Justin Bender, a portfolio manager with PWL Capital, suggests young investors go with a mix of 25 per cent bonds and 75 per cent stocks, the same blend he uses (he's 32). He's not militant about this asset mix, though. Far more important than the mix of stocks and bonds for young investors is the commitment to regularly put money aside.

"If they're not saving or accumulating anything, their asset allocation decision probably isn't going to have a huge impact," Mr. Bender said. He believes asset mix starts to have a bigger impact when a portfolio reaches $50,000 to $100,000 in value.

Mr. Bender does have a couple of cautionary notes for conservative investors, though. One is that the lower returns from owning less risky investments means a person will likely have to save more over a lifetime. If you invest $1,000 annually for 10 years and get a return of 6 per cent annually after fees, you'll end up with $13,792. To end up with roughly that much at a 3-per-cent annual rate of return, you'd need to invest 17 per cent more each year, or $1,170.

Also, conservative investors must be especially careful about controlling fees. With yields on bonds and guaranteed investment certificates topping out in the 2-per-cent range for five years or less, fees will bite deeply into returns.

If the 2008-09 crash is your rationale for a fear of stocks, then you're misreading history.

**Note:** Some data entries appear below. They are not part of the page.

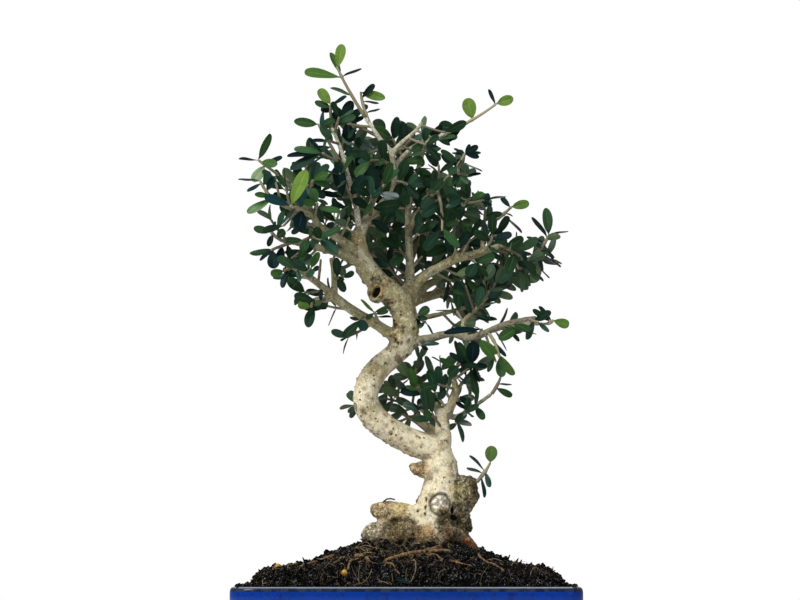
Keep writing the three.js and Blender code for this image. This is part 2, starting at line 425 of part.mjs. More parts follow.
// How far in from the rim's edge the pot's outer wall stands at a height under the lip.
function wallInset(z) {
  const rise = (shoulderZ - z) / (shoulderZ - POT.foot.height);
  return POT.overhang + POT.taper * rise;
}

function pot() {
  const arcSteps = 3;
  const inner = POT.overhang + POT.wall;
  const lip = POT.lipEdge;
  const footZ = POT.foot.height;
  const sections = [
    [wallInset(footZ) + POT.footEdge, footZ],
    [wallInset(footZ + POT.footEdge), footZ + POT.footEdge],
    [POT.overhang, shoulderZ],
    [lip.under, shoulderZ + lip.inset],
    [0, shoulderZ + lip.below],
    [0, rimZ - lip.side],
    [lip.inset, rimZ - lip.inset],
    [lip.flat, rimZ],
    [inner - lip.inner, rimZ],
    [inner, rimZ - innerDrop],
    [wallInset(filletZ) + POT.wall, filletZ],
    [wallInset(potFloorZ) + POT.wall + POT.floorEdge, potFloorZ],
  ];
  const rings = [
    { z: footZ },
    ...sections.map(([inset, z]) => ({ outline: potOutline(inset, arcSteps, [0, 0]), z })),
    { z: potFloorZ },
  ];
  let body = solidOf(turned(rings, 4 * (arcSteps + 1)));
  const { height, length, breadth, inset } = POT.foot;
  const footX = POT.width / 2 - wallInset(height) - inset - length / 2;
  const footY = POT.depth / 2 - wallInset(height) - inset - breadth / 2;
  for (const x of [-footX, footX]) {
    for (const y of [-footY, footY]) {
      body = body.add(block([length, breadth, height + 1], [x, y, (height + 1) / 2]));
    }
  }
  for (const x of [-POT.drain.offset, POT.drain.offset]) {
    const { radius, sides } = POT.drain;
    const hole = new THREE.CylinderGeometry(radius, radius, 4 * POT.floor, sides);
    body = body.subtract(solidOf(hole.rotateX(Math.PI / 2).translate(x, 0, potFloorZ)));
  }
  return body;
}

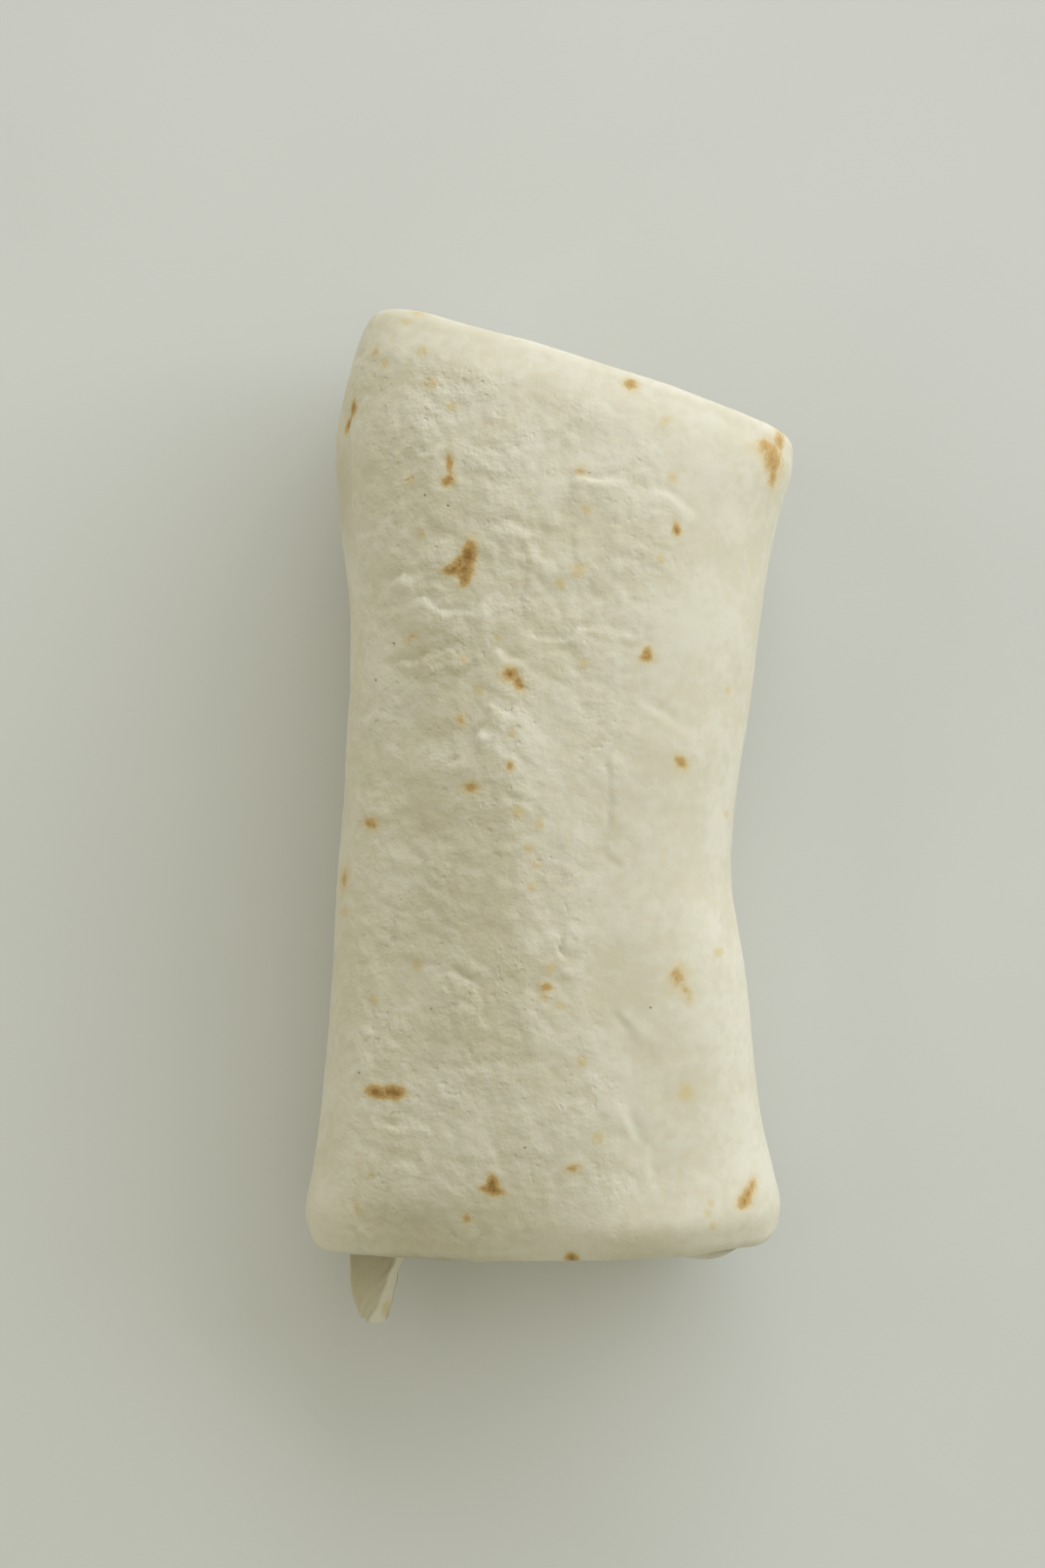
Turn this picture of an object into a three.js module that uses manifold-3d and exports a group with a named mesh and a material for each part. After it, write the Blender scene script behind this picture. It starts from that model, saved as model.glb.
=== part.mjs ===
// A chimichanga before it is fried: a round flour tortilla, its sides folded in, rolled round a filling
// and laid seam side down. Millimetres. +X runs across the roll, +Y along it and +Z up.
// The origin is under the middle of the bounding box, on the surface that the roll lies on.

import * as THREE from "three";
import { mergeVertices } from "three/addons/utils/BufferGeometryUtils.js";
import Module from "manifold-3d";

// The sheet of dough.
const PLY = 2; // thickness of one layer
const TORTILLA_RADIUS = 127;

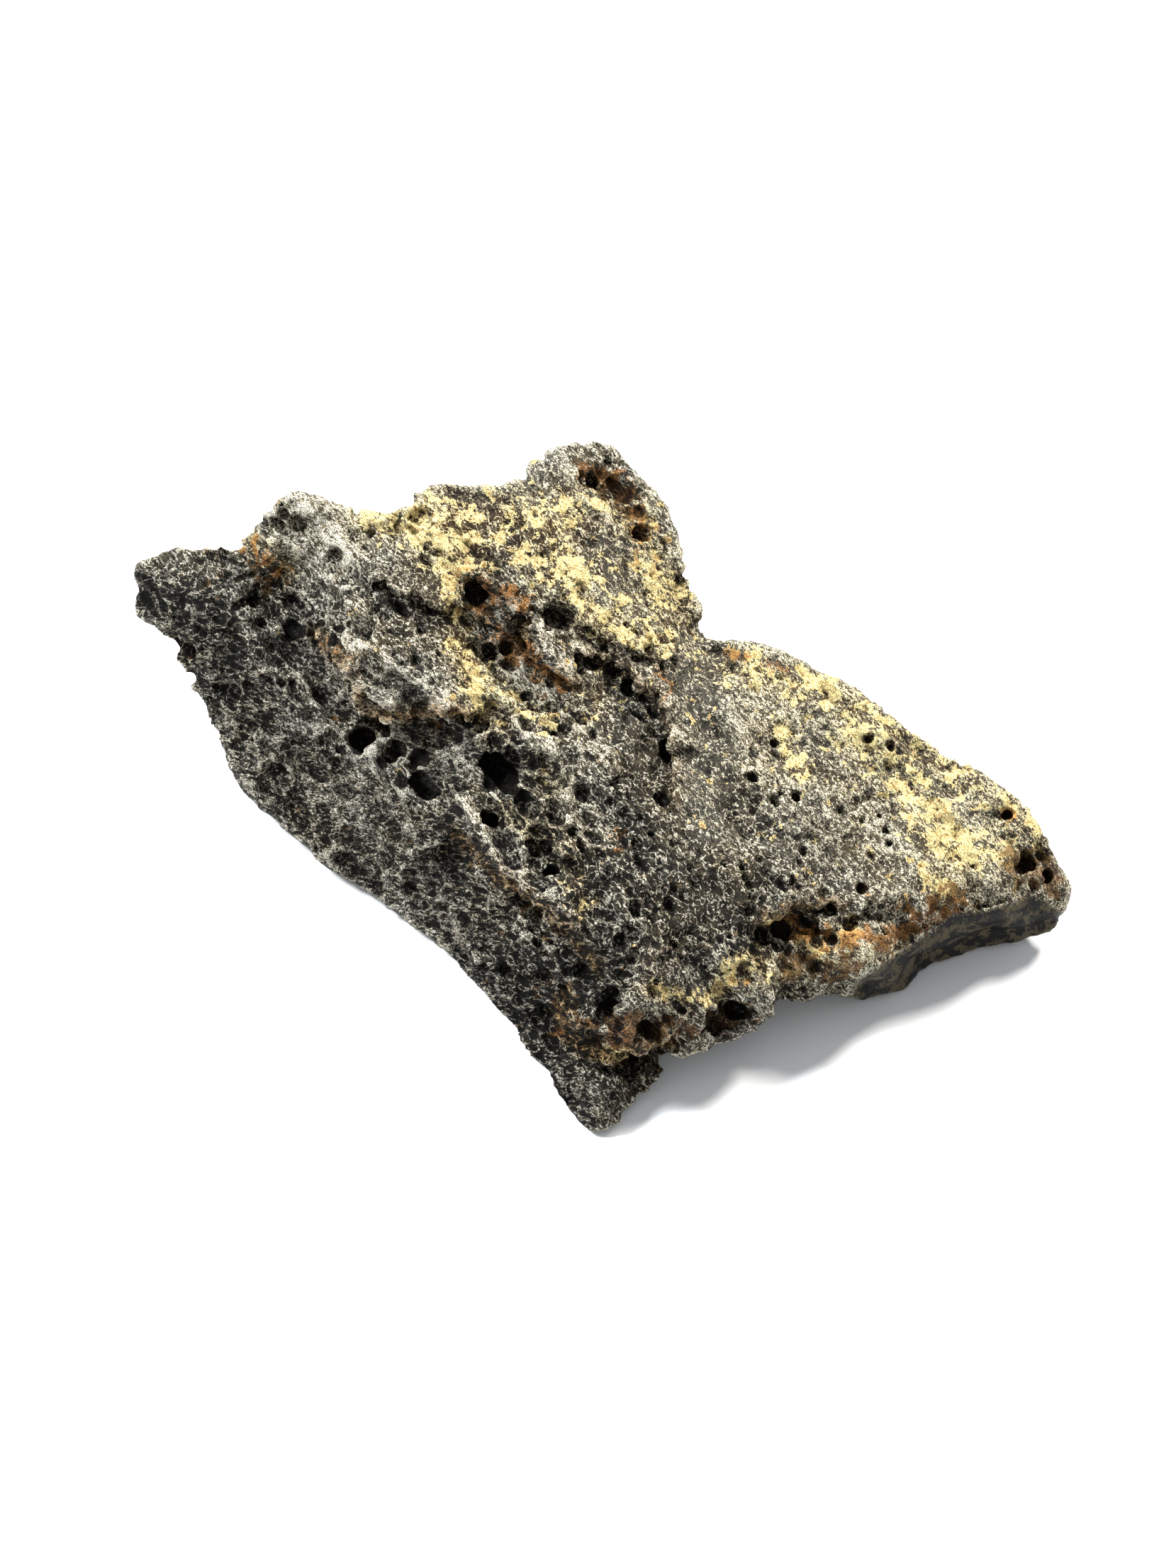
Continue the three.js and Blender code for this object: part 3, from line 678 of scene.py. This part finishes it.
def scattered_bubbles(obj, settings, draw):
    """Small bubbles all over: dense and drawn out on the flank, few at the foot and the break."""
    points, normals = points_of(obj.data), normals_of(obj.data)
    places, seen = across_up(points), seen_share(normals)
    flank = flank_share(normals, points)
    porous = porosity(places, seen)
    bare = break_share(places, normals)
    foot = smoothstep(points[:, 2], 2.0, 0.9)
    patch = np.clip(0.55 + 0.9 * noise_of(points, 4.0, seed=3), 0.1, 1.0)
    weight = (0.4 + 1.4 * flank) * patch * (1 + 2.2 * np.maximum(porous, 0))
    weight *= (1 + 0.75 * np.minimum(porous, 0)) * (1 - 0.98 * bare) * (1 - 0.85 * foot)
    weight *= 1 - 0.95 * corner_share(points, normals, edges_of(obj.data), 80)
    order = np.array([draw.random() for _ in range(len(points))]) ** (1 / np.maximum(weight, 1e-3))
    made = []
    for i in np.argsort(-order)[: settings.bubbles]:
        # most are narrow, and the widest lie on the flank and where the glass is porous
        open_pored = max(flank[i], porous[i])
        width = 0.34 + (0.3 + 0.9 * max(open_pored, 0)) * draw.random() ** 2.4
        stretch = 1.0 + draw.random() * (0.8 + 0.6 * flank[i])
        sink = draw.uniform(-0.4, 0.45)
        point, normal = Vector(points[i]), Vector(normals[i])
        made.append(bubble(point, normal, width, stretch, sink, 0.35 + 0.25 * max(open_pored, 0)))
    return made


def tree_of(places):
    """A tree that finds which places lie near a point."""
    tree = KDTree(len(places))
    for i, place in enumerate(places):
        tree.insert(place, i)
    tree.balance()
    return tree


def apart(bubbles):
    """Sorts bubbles into groups in which no two touch."""
    tree = tree_of([item["centre"] for item in bubbles])
    largest = max(item["reach"] for item in bubbles)
    group_of, groups = {}, []
    for i, item in enumerate(bubbles):
        taken = {
            group_of[j]
            for _, j, gap in tree.find_range(item["centre"], item["reach"] + largest)
            if j in group_of and gap <= item["reach"] + bubbles[j]["reach"]
        }
        number = next(n for n in itertools.count() if n not in taken)
        if number == len(groups):
            groups.append([])
        groups[number].append(item)
        group_of[i] = number
    return groups


def balls_of(items):
    """One object of uneven balls, each placed and drawn out by its own matrix."""
    balls = bmesh.new()
    bmesh.ops.create_icosphere(balls, subdivisions=2, radius=1.0)
    corners = np.array([[*corner.co, 1.0] for corner in balls.verts])
    mesh = bpy.data.meshes.new("bubbles")
    while len(balls.verts) < len(items) * len(corners):
        balls.to_mesh(mesh)
        balls.from_mesh(mesh)
    balls.verts.ensure_lookup_table()
    spare = balls.verts[len(items) * len(corners) :]
    bmesh.ops.delete(balls, geom=spare, context="VERTS")
    balls.to_mesh(mesh)
    balls.free()
    placed = np.concatenate([(corners @ np.array(item["matrix"]).T)[:, :3] for item in items])
    centres = np.repeat([item["centre"] for item in items], len(corners), axis=0)
    uneven = 1 + 0.28 * noise_of(placed, 0.5, seed=51)
    set_points(mesh, centres + (placed - centres) * uneven[:, None])
    obj = bpy.data.objects.new("bubbles", mesh)
    bpy.context.collection.objects.link(obj)
    return obj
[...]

For long-term investors, the lesson of that event is that the market can come back even from historically awful setbacks. As of April 30, the 10-year annualized return from the S&P/TSX Composite Total Return Index was 8.8 per cent (that's share price changes plus dividends). Lodged somewhere near the middle of that period was the 33-per-cent decline in 2008.

Young investors should tap into this power to generate long-term gains to whatever extent they can. Invest aggressively, or be prepared to save aggressively.